DATASET EXTRACT.
——

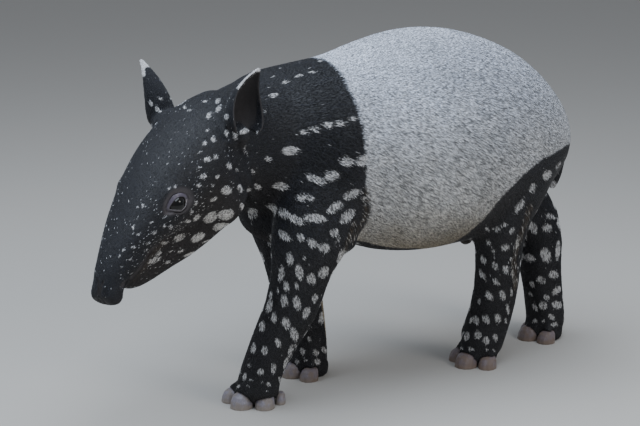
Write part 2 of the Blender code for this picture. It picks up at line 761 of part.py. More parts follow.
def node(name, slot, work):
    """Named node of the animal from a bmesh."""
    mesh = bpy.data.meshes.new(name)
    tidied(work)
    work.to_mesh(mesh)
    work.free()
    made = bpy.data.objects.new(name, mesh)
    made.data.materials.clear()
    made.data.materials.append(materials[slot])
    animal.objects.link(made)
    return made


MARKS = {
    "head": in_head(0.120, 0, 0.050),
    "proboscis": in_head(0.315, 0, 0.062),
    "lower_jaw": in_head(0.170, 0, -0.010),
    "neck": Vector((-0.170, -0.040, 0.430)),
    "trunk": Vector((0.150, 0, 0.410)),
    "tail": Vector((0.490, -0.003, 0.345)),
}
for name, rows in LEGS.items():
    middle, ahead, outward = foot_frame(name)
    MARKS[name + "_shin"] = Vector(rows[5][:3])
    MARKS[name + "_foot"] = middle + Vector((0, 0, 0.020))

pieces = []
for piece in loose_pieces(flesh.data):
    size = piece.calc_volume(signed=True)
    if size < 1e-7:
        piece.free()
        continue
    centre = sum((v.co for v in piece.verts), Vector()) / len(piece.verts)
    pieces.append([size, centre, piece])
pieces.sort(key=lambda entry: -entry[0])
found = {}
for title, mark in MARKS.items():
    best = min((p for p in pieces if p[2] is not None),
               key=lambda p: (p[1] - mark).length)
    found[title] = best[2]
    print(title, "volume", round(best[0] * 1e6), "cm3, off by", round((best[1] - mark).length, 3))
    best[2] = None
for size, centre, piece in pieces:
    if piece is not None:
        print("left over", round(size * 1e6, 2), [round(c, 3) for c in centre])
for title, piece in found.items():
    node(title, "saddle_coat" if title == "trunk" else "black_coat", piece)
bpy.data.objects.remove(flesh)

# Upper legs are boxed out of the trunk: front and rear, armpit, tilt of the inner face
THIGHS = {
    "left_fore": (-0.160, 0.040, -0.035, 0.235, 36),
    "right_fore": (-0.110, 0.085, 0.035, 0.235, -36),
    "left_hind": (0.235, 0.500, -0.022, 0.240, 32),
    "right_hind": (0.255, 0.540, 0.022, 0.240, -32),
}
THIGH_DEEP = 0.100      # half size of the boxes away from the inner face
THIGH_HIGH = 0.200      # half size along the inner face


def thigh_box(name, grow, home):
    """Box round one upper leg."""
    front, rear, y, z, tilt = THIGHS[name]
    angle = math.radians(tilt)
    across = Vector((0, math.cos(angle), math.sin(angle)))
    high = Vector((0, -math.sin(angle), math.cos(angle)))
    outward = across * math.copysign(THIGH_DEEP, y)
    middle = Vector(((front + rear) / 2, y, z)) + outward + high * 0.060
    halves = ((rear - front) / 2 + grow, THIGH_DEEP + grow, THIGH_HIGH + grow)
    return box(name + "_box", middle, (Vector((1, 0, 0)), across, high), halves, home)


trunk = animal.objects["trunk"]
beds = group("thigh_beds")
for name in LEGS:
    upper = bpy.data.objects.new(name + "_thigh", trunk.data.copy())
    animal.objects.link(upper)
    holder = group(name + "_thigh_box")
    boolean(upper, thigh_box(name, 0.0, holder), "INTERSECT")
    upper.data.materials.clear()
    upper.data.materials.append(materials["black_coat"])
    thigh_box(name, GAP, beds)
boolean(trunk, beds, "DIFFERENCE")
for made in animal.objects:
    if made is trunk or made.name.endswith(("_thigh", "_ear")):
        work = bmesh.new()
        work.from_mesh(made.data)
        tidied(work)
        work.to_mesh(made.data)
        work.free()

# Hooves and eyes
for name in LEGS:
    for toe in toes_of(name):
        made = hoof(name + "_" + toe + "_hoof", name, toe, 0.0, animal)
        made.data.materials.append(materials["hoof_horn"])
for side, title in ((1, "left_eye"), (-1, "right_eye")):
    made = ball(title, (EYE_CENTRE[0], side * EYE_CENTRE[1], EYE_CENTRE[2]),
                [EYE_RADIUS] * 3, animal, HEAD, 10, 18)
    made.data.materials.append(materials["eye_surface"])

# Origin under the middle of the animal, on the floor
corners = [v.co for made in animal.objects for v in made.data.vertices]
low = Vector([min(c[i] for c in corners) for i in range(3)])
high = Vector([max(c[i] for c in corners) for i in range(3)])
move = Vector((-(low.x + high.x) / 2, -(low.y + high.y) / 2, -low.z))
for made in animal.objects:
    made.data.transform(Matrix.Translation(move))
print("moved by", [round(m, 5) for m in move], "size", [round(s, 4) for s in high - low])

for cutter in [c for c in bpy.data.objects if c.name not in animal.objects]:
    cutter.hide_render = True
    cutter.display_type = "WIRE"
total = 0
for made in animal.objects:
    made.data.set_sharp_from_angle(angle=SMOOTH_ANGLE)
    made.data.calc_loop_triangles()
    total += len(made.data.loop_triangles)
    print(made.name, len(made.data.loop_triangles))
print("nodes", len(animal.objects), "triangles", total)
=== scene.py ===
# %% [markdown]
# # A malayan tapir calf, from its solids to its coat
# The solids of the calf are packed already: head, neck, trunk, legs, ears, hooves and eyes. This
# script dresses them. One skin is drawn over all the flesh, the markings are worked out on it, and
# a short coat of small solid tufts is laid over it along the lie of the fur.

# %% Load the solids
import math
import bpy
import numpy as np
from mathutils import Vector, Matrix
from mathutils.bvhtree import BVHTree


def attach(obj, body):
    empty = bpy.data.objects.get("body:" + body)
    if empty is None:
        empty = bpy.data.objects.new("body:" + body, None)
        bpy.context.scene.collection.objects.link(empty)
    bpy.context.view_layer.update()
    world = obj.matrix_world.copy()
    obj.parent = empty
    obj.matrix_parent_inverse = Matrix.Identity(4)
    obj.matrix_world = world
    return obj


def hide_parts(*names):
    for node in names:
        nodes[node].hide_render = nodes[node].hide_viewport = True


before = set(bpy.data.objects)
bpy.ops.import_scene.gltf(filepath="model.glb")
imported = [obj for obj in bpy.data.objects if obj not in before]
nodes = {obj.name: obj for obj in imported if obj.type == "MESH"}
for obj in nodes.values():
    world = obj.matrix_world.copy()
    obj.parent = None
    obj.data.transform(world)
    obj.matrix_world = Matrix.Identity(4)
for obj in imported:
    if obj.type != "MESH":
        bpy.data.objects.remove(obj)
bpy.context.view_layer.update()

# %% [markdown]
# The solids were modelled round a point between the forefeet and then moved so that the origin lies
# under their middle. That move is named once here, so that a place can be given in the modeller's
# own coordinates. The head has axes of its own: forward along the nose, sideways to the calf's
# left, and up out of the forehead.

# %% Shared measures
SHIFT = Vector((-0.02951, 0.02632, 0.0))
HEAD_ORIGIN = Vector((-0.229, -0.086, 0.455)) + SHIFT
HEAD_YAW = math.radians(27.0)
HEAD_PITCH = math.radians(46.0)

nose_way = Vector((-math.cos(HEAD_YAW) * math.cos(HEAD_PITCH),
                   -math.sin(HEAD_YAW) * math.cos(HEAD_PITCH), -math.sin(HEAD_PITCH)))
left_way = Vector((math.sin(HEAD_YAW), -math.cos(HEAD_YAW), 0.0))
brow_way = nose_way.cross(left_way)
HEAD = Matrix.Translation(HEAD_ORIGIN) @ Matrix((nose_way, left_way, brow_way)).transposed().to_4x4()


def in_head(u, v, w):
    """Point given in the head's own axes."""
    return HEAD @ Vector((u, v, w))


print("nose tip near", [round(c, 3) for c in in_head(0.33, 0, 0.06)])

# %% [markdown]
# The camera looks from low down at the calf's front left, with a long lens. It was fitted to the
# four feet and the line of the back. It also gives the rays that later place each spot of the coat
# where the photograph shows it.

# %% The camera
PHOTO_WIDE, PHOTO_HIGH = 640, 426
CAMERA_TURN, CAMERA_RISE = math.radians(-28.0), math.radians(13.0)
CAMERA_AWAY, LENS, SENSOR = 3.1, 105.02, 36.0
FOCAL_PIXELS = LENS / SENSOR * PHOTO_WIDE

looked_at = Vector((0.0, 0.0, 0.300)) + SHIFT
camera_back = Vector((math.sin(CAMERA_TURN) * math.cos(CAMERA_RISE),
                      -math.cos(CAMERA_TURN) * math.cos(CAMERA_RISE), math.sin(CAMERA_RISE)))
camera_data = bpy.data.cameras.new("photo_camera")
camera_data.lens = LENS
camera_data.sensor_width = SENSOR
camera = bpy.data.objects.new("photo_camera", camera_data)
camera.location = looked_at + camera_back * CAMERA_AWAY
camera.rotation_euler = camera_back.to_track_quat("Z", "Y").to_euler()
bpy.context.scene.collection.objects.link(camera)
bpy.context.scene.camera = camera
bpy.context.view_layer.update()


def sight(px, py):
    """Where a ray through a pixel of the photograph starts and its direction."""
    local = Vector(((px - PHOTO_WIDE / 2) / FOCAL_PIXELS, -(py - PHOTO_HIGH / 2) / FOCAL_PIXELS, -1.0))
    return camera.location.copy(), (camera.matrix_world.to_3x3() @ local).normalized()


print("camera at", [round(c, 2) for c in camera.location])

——

TASK PROMPT.
Transcribe precisely the lines between the one that contains "# Origin under" and the one that contains "imported = [obj", counting those two lines as part of the range.

OUTPUT BELOW.
# Origin under the middle of the animal, on the floor
corners = [v.co for made in animal.objects for v in made.data.vertices]
low = Vector([min(c[i] for c in corners) for i in range(3)])
high = Vector([max(c[i] for c in corners) for i in range(3)])
move = Vector((-(low.x + high.x) / 2, -(low.y + high.y) / 2, -low.z))
for made in animal.objects:
    made.data.transform(Matrix.Translation(move))
print("moved by", [round(m, 5) for m in move], "size", [round(s, 4) for s in high - low])

for cutter in [c for c in bpy.data.objects if c.name not in animal.objects]:
    cutter.hide_render = True
    cutter.display_type = "WIRE"
total = 0
for made in animal.objects:
    made.data.set_sharp_from_angle(angle=SMOOTH_ANGLE)
    made.data.calc_loop_triangles()
    total += len(made.data.loop_triangles)
    print(made.name, len(made.data.loop_triangles))
print("nodes", len(animal.objects), "triangles", total)
=== scene.py ===
# %% [markdown]
# # A malayan tapir calf, from its solids to its coat
# The solids of the calf are packed already: head, neck, trunk, legs, ears, hooves and eyes. This
# script dresses them. One skin is drawn over all the flesh, the markings are worked out on it, and
# a short coat of small solid tufts is laid over it along the lie of the fur.

# %% Load the solids
import math
import bpy
import numpy as np
from mathutils import Vector, Matrix
from mathutils.bvhtree import BVHTree


def attach(obj, body):
    empty = bpy.data.objects.get("body:" + body)
    if empty is None:
        empty = bpy.data.objects.new("body:" + body, None)
        bpy.context.scene.collection.objects.link(empty)
    bpy.context.view_layer.update()
    world = obj.matrix_world.copy()
    obj.parent = empty
    obj.matrix_parent_inverse = Matrix.Identity(4)
    obj.matrix_world = world
    return obj


def hide_parts(*names):
    for node in names:
        nodes[node].hide_render = nodes[node].hide_viewport = True


before = set(bpy.data.objects)
bpy.ops.import_scene.gltf(filepath="model.glb")
imported = [obj for obj in bpy.data.objects if obj not in before]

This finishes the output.